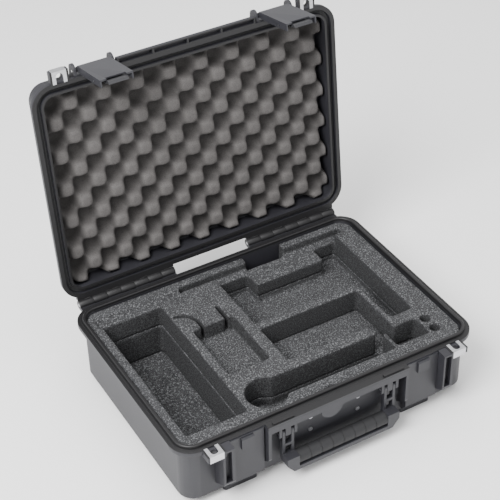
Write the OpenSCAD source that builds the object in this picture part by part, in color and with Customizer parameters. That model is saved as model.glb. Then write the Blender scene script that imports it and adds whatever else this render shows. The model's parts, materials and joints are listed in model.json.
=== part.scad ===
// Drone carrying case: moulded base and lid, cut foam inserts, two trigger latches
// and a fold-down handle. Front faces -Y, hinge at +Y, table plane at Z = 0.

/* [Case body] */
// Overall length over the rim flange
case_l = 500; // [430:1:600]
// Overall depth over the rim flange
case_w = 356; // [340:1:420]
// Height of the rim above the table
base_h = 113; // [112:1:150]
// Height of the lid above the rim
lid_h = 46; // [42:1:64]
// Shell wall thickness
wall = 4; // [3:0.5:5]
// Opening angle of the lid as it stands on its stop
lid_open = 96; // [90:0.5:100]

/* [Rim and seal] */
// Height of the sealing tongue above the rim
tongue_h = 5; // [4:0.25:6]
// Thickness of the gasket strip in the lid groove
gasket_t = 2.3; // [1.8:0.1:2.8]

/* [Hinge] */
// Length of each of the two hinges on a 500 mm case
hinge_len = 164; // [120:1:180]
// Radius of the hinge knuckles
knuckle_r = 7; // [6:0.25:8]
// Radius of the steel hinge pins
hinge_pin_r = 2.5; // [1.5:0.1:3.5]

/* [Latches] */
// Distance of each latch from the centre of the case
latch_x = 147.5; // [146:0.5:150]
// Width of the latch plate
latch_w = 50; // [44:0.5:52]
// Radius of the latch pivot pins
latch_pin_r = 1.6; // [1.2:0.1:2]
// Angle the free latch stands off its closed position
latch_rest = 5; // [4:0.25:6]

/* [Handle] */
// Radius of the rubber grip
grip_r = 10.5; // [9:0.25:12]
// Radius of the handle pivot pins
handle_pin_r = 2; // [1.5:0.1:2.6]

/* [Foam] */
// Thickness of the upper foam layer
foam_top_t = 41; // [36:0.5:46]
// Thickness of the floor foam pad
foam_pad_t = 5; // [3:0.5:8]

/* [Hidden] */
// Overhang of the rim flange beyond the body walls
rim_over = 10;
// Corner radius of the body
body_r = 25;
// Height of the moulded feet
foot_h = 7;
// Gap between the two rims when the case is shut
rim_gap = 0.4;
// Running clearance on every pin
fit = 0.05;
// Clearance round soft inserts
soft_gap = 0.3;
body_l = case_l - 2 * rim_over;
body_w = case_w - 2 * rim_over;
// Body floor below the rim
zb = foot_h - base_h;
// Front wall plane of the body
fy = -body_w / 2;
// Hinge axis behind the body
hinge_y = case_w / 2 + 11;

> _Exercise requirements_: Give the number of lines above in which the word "part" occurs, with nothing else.

> _Answer to this problem_: 2